▶ **WHAT THE TASK ASKS**
Make an exact copy of the lines below.

▶ **DATASET EXCERPT**

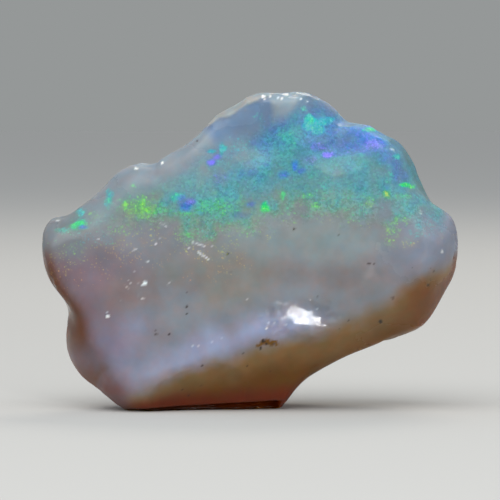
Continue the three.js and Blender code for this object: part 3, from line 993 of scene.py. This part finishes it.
# %% Opal: haze
# Even where no grain is lit, the layer is hazy with colour. It is a mosaic of grains, each a
# little lighter or darker than the next and with a hue of its own. Their size is in mm. The
# masks give each hue as a number from 0 to 1, and these are the colours that it stands for.
HUES = [(0.0, "#ff8a3c"), (0.16, "#d8d040"), (0.30, "#86e23c"), (0.44, "#14d870"),
        (0.60, "#08b4b4"), (0.78, "#397cc9"), (1.0, "#8f7cff")]
HAZE = 0.6
FLASH_HAZE = 0.75
MOSAIC_SIZE = 0.16
MOSAIC = 0.22
MOSAIC_HUE = 0.04

tiles = add(tree, "ShaderNodeTexVoronoi", {"Vector": place, "Scale": 1 / MOSAIC_SIZE})
tiles = add(tree, "ShaderNodeSeparateColor", {"Color": tiles.outputs["Color"]}).outputs
tile_hue = add(tree, "ShaderNodeMapRange",
               {"Value": tiles["Green"], "To Min": -MOSAIC_HUE, "To Max": MOSAIC_HUE}).outputs[0]
tile_hue = add(tree, "ShaderNodeMath", {0: tile_hue, 1: masks["haze_hue"]}, operation="ADD",
               use_clamp=True).outputs[0]
haze_colour = add(tree, "ShaderNodeValToRGB", {"Fac": tile_hue}, stops=HUES).outputs["Color"]
haze = 0.0
for name, strength in (("haze", HAZE), ("glow", FLASH_HAZE)):
    haze = add(tree, "ShaderNodeMath", {0: masks[name], 1: strength, 2: haze},
               operation="MULTIPLY_ADD", use_clamp=True).outputs[0]
colour = add(tree, "ShaderNodeMix", {"Factor": haze, 6: colour, 7: haze_colour},
             data_type="RGBA").outputs[2]

shade = add(tree, "ShaderNodeMapRange",
            {"Value": tiles["Red"], "To Min": -MOSAIC, "To Max": MOSAIC}).outputs[0]
shade = add(tree, "ShaderNodeMath", {0: shade, 1: masks["fire"], 2: 1.0},
            operation="MULTIPLY_ADD").outputs[0]
colour = add(tree, "ShaderNodeVectorMath", {0: colour, "Scale": shade},
             operation="SCALE").outputs[0]

# %% Opal: grains
# Each layer of grains has their size in mm, what share is lit where the fire, the flashes and
# the sparks are full, how strong they are, and a seed. The finest real grains are about as
# small as these.
GRAINS = [
    (0.11, 0.45, 0.85, 0.34, 0.7, 0.0),
    (0.17, 0.2, 0.6, 0.14, 1.0, 40.0),
    (0.30, 0.03, 0.65, 0.02, 0.8, 80.0),
]
# Where a grain ends and where it is full, as a share of its size.
GRAIN_EDGE = (0.75, 0.35)
# A grain is lit when its own chance is below the share, and fully when it is this far below.
LIT_EDGE = 0.1
# Even the faintest grain has this much strength.
FAINTEST = 0.1
# How far a grain's hue may be from that of its place.
HUE_RANGE = (-0.07, 0.05)
# How far the brightest grains go towards white.
PALENESS = 0.12
# Lit grains also shine a little by themselves, for the light that they throw back.
GLOW = 0.09

emission = (0, 0, 0, 1)
for size, in_fire, in_flash, in_sparks, strength, seed in GRAINS:
    moved = add(tree, "ShaderNodeVectorMath", {0: place, 1: (seed, seed, seed)},
                operation="ADD").outputs[0]
    cells = add(tree, "ShaderNodeTexVoronoi", {"Vector": moved, "Scale": 1 / size})
    draws = add(tree, "ShaderNodeSeparateColor", {"Color": cells.outputs["Color"]}).outputs
    dot = add(tree, "ShaderNodeMapRange",
              {"Value": cells.outputs["Distance"],
               "From Min": GRAIN_EDGE[0], "From Max": GRAIN_EDGE[1]}).outputs[0]
    share = 0.0
    for name, part in (("fire", in_fire), ("flash", in_flash), ("sparks", in_sparks)):
        share = add(tree, "ShaderNodeMath", {0: masks[name], 1: part, 2: share},
                    operation="MULTIPLY_ADD", use_clamp=True).outputs[0]
    lit = add(tree, "ShaderNodeMath", {0: share, 1: draws["Red"]}, operation="SUBTRACT").outputs[0]
    lit = add(tree, "ShaderNodeMapRange",
              {"Value": lit, "From Min": 0.0, "From Max": LIT_EDGE}).outputs[0]
    own_strength = add(tree, "ShaderNodeMath", {0: draws["Blue"], 1: strength, 2: FAINTEST},
                       operation="MULTIPLY_ADD", use_clamp=True).outputs[0]
    for factor in (dot, own_strength, masks["power"]):
        lit = add(tree, "ShaderNodeMath", {0: lit, 1: factor},
                  operation="MULTIPLY", use_clamp=True).outputs[0]
    own_hue = add(tree, "ShaderNodeMapRange",
                  {"Value": draws["Green"], "To Min": HUE_RANGE[0],
                   "To Max": HUE_RANGE[1]}).outputs[0]
    own_hue = add(tree, "ShaderNodeMath", {0: own_hue, 1: masks["grain_hue"]}, operation="ADD",
                  use_clamp=True).outputs[0]
    grain_colour = add(tree, "ShaderNodeValToRGB", {"Fac": own_hue}, stops=HUES).outputs["Color"]
    pale = add(tree, "ShaderNodeMath", {0: draws["Blue"], 1: PALENESS},
               operation="MULTIPLY", use_clamp=True).outputs[0]
    grain_colour = add(tree, "ShaderNodeMix", {"Factor": pale, 6: grain_colour, 7: (1, 1, 1, 1)},
                       data_type="RGBA").outputs[2]
    colour = add(tree, "ShaderNodeMix", {"Factor": lit, 6: colour, 7: grain_colour},
                 data_type="RGBA").outputs[2]
    emission = add(tree, "ShaderNodeMix", {"Factor": lit, 6: emission, 7: grain_colour},
                   data_type="RGBA").outputs[2]
tree.links.new(colour, shader.inputs["Base Color"])
tree.links.new(emission, shader.inputs["Emission Color"])
shader.inputs["Emission Strength"].default_value = GLOW
print(len(GRAINS), "layers of grains")

# %% Opal: gloss and depth
# The roughness drifts between two values in patches of a size in mm, and the matt places add
# theirs. Light goes into the stone as far as the reach, in mm, and red light goes furthest.
GLOSS_SIZE = 1.25
ROUGHNESS = (0.14, 0.26)
MATT = 0.3
IOR = 1.45
SUBSURFACE_REACH = 2.5
REACH_OF_RED_GREEN_BLUE = (1.0, 0.7, 0.45)

gloss = add(tree, "ShaderNodeTexNoise", {"Vector": place, "Scale": 1 / GLOSS_SIZE, "Detail": 4.0})
gloss = add(tree, "ShaderNodeMapRange",
            {"Value": gloss.outputs["Fac"], "From Min": 0.35, "From Max": 0.65,
             "To Min": ROUGHNESS[0], "To Max": ROUGHNESS[1]}).outputs[0]
gloss = add(tree, "ShaderNodeMath", {0: masks["matt"], 1: MATT, 2: gloss},
            operation="MULTIPLY_ADD", use_clamp=True).outputs[0]
tree.links.new(gloss, shader.inputs["Roughness"])
shader.inputs["IOR"].default_value = IOR
shader.inputs["Subsurface Weight"].default_value = 1.0
shader.inputs["Subsurface Radius"].default_value = REACH_OF_RED_GREEN_BLUE
shader.inputs["Subsurface Scale"].default_value = SUBSURFACE_REACH * MM
print("gloss, as roughness:", *ROUGHNESS, "and", round(ROUGHNESS[1] + MATT, 2), "where matt")
net.materials.clear()
net.materials.append(opal)

# %% [markdown]
# ## The finished piece
# The stone rides on the one body there is and takes the plain solid's place, and the plain solid
# is hidden.

# %% The finished piece
net.name = "rough_opal"
stone = bpy.data.objects.new("rough_opal", net)
scene.collection.objects.link(stone)
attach(stone, "root")
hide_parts("opal_stone")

▶ **WRITTEN ANSWER**
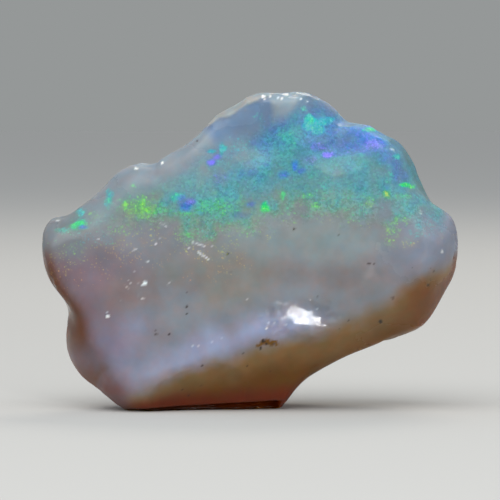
Continue the three.js and Blender code for this object: part 3, from line 993 of scene.py. This part finishes it.
# %% Opal: haze
# Even where no grain is lit, the layer is hazy with colour. It is a mosaic of grains, each a
# little lighter or darker than the next and with a hue of its own. Their size is in mm. The
# masks give each hue as a number from 0 to 1, and these are the colours that it stands for.
HUES = [(0.0, "#ff8a3c"), (0.16, "#d8d040"), (0.30, "#86e23c"), (0.44, "#14d870"),
        (0.60, "#08b4b4"), (0.78, "#397cc9"), (1.0, "#8f7cff")]
HAZE = 0.6
FLASH_HAZE = 0.75
MOSAIC_SIZE = 0.16
MOSAIC = 0.22
MOSAIC_HUE = 0.04

tiles = add(tree, "ShaderNodeTexVoronoi", {"Vector": place, "Scale": 1 / MOSAIC_SIZE})
tiles = add(tree, "ShaderNodeSeparateColor", {"Color": tiles.outputs["Color"]}).outputs
tile_hue = add(tree, "ShaderNodeMapRange",
               {"Value": tiles["Green"], "To Min": -MOSAIC_HUE, "To Max": MOSAIC_HUE}).outputs[0]
tile_hue = add(tree, "ShaderNodeMath", {0: tile_hue, 1: masks["haze_hue"]}, operation="ADD",
               use_clamp=True).outputs[0]
haze_colour = add(tree, "ShaderNodeValToRGB", {"Fac": tile_hue}, stops=HUES).outputs["Color"]
haze = 0.0
for name, strength in (("haze", HAZE), ("glow", FLASH_HAZE)):
    haze = add(tree, "ShaderNodeMath", {0: masks[name], 1: strength, 2: haze},
               operation="MULTIPLY_ADD", use_clamp=True).outputs[0]
colour = add(tree, "ShaderNodeMix", {"Factor": haze, 6: colour, 7: haze_colour},
             data_type="RGBA").outputs[2]

shade = add(tree, "ShaderNodeMapRange",
            {"Value": tiles["Red"], "To Min": -MOSAIC, "To Max": MOSAIC}).outputs[0]
shade = add(tree, "ShaderNodeMath", {0: shade, 1: masks["fire"], 2: 1.0},
            operation="MULTIPLY_ADD").outputs[0]
colour = add(tree, "ShaderNodeVectorMath", {0: colour, "Scale": shade},
             operation="SCALE").outputs[0]

# %% Opal: grains
# Each layer of grains has their size in mm, what share is lit where the fire, the flashes and
# the sparks are full, how strong they are, and a seed. The finest real grains are about as
# small as these.
GRAINS = [
    (0.11, 0.45, 0.85, 0.34, 0.7, 0.0),
    (0.17, 0.2, 0.6, 0.14, 1.0, 40.0),
    (0.30, 0.03, 0.65, 0.02, 0.8, 80.0),
]
# Where a grain ends and where it is full, as a share of its size.
GRAIN_EDGE = (0.75, 0.35)
# A grain is lit when its own chance is below the share, and fully when it is this far below.
LIT_EDGE = 0.1
# Even the faintest grain has this much strength.
FAINTEST = 0.1
# How far a grain's hue may be from that of its place.
HUE_RANGE = (-0.07, 0.05)
# How far the brightest grains go towards white.
PALENESS = 0.12
# Lit grains also shine a little by themselves, for the light that they throw back.
GLOW = 0.09

emission = (0, 0, 0, 1)
for size, in_fire, in_flash, in_sparks, strength, seed in GRAINS:
    moved = add(tree, "ShaderNodeVectorMath", {0: place, 1: (seed, seed, seed)},
                operation="ADD").outputs[0]
    cells = add(tree, "ShaderNodeTexVoronoi", {"Vector": moved, "Scale": 1 / size})
    draws = add(tree, "ShaderNodeSeparateColor", {"Color": cells.outputs["Color"]}).outputs
    dot = add(tree, "ShaderNodeMapRange",
              {"Value": cells.outputs["Distance"],
               "From Min": GRAIN_EDGE[0], "From Max": GRAIN_EDGE[1]}).outputs[0]
    share = 0.0
    for name, part in (("fire", in_fire), ("flash", in_flash), ("sparks", in_sparks)):
        share = add(tree, "ShaderNodeMath", {0: masks[name], 1: part, 2: share},
                    operation="MULTIPLY_ADD", use_clamp=True).outputs[0]
    lit = add(tree, "ShaderNodeMath", {0: share, 1: draws["Red"]}, operation="SUBTRACT").outputs[0]
    lit = add(tree, "ShaderNodeMapRange",
              {"Value": lit, "From Min": 0.0, "From Max": LIT_EDGE}).outputs[0]
    own_strength = add(tree, "ShaderNodeMath", {0: draws["Blue"], 1: strength, 2: FAINTEST},
                       operation="MULTIPLY_ADD", use_clamp=True).outputs[0]
    for factor in (dot, own_strength, masks["power"]):
        lit = add(tree, "ShaderNodeMath", {0: lit, 1: factor},
                  operation="MULTIPLY", use_clamp=True).outputs[0]
    own_hue = add(tree, "ShaderNodeMapRange",
                  {"Value": draws["Green"], "To Min": HUE_RANGE[0],
                   "To Max": HUE_RANGE[1]}).outputs[0]
    own_hue = add(tree, "ShaderNodeMath", {0: own_hue, 1: masks["grain_hue"]}, operation="ADD",
                  use_clamp=True).outputs[0]
    grain_colour = add(tree, "ShaderNodeValToRGB", {"Fac": own_hue}, stops=HUES).outputs["Color"]
    pale = add(tree, "ShaderNodeMath", {0: draws["Blue"], 1: PALENESS},
               operation="MULTIPLY", use_clamp=True).outputs[0]
    grain_colour = add(tree, "ShaderNodeMix", {"Factor": pale, 6: grain_colour, 7: (1, 1, 1, 1)},
                       data_type="RGBA").outputs[2]
    colour = add(tree, "ShaderNodeMix", {"Factor": lit, 6: colour, 7: grain_colour},
                 data_type="RGBA").outputs[2]
    emission = add(tree, "ShaderNodeMix", {"Factor": lit, 6: emission, 7: grain_colour},
                   data_type="RGBA").outputs[2]
tree.links.new(colour, shader.inputs["Base Color"])
tree.links.new(emission, shader.inputs["Emission Color"])
shader.inputs["Emission Strength"].default_value = GLOW
print(len(GRAINS), "layers of grains")

# %% Opal: gloss and depth
# The roughness drifts between two values in patches of a size in mm, and the matt places add
# theirs. Light goes into the stone as far as the reach, in mm, and red light goes furthest.
GLOSS_SIZE = 1.25
ROUGHNESS = (0.14, 0.26)
MATT = 0.3
IOR = 1.45
SUBSURFACE_REACH = 2.5
REACH_OF_RED_GREEN_BLUE = (1.0, 0.7, 0.45)

gloss = add(tree, "ShaderNodeTexNoise", {"Vector": place, "Scale": 1 / GLOSS_SIZE, "Detail": 4.0})
gloss = add(tree, "ShaderNodeMapRange",
            {"Value": gloss.outputs["Fac"], "From Min": 0.35, "From Max": 0.65,
             "To Min": ROUGHNESS[0], "To Max": ROUGHNESS[1]}).outputs[0]
gloss = add(tree, "ShaderNodeMath", {0: masks["matt"], 1: MATT, 2: gloss},
            operation="MULTIPLY_ADD", use_clamp=True).outputs[0]
tree.links.new(gloss, shader.inputs["Roughness"])
shader.inputs["IOR"].default_value = IOR
shader.inputs["Subsurface Weight"].default_value = 1.0
shader.inputs["Subsurface Radius"].default_value = REACH_OF_RED_GREEN_BLUE
shader.inputs["Subsurface Scale"].default_value = SUBSURFACE_REACH * MM
print("gloss, as roughness:", *ROUGHNESS, "and", round(ROUGHNESS[1] + MATT, 2), "where matt")
net.materials.clear()
net.materials.append(opal)

# %% [markdown]
# ## The finished piece
# The stone rides on the one body there is and takes the plain solid's place, and the plain solid
# is hidden.

# %% The finished piece
net.name = "rough_opal"
stone = bpy.data.objects.new("rough_opal", net)
scene.collection.objects.link(stone)
attach(stone, "root")
hide_parts("opal_stone")